Objective: Keep every line where the word "shown" appears; drop the rest.

Data:
---
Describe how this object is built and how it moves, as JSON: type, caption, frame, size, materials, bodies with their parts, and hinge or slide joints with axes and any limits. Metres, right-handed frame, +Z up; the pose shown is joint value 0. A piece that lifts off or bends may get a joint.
---
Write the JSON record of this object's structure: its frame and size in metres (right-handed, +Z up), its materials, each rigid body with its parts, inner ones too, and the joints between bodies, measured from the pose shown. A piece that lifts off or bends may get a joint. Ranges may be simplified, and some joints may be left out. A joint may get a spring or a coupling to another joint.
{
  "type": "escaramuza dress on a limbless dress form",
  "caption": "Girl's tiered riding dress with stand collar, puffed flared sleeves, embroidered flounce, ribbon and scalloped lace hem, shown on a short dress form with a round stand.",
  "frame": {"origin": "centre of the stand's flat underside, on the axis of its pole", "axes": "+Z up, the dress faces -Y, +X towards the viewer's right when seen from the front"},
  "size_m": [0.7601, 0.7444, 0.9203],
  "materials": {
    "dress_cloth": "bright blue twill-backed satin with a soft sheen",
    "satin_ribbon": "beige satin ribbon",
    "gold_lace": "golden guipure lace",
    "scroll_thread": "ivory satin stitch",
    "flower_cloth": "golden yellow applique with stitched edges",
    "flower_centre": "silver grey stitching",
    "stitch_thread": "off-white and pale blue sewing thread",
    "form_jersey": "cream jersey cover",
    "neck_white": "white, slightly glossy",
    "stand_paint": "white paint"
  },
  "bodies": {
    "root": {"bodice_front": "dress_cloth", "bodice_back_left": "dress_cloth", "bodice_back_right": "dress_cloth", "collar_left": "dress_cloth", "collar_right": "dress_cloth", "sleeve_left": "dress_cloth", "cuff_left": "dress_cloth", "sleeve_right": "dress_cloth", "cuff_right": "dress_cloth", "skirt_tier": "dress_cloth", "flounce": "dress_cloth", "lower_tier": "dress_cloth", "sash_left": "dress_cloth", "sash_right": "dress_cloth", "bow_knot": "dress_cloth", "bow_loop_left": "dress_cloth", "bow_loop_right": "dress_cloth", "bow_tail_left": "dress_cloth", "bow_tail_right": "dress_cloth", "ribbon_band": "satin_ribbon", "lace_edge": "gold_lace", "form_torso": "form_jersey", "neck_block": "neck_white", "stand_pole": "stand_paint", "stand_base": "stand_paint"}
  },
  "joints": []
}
---
Output:
Describe how this object is built and how it moves, as JSON: type, caption, frame, size, materials, bodies with their parts, and hinge or slide joints with axes and any limits. Metres, right-handed frame, +Z up; the pose shown is joint value 0. A piece that lifts off or bends may get a joint.
Write the JSON record of this object's structure: its frame and size in metres (right-handed, +Z up), its materials, each rigid body with its parts, inner ones too, and the joints between bodies, measured from the pose shown. A piece that lifts off or bends may get a joint. Ranges may be simplified, and some joints may be left out. A joint may get a spring or a coupling to another joint.
  "caption": "Girl's tiered riding dress with stand collar, puffed flared sleeves, embroidered flounce, ribbon and scalloped lace hem, shown on a short dress form with a round stand.",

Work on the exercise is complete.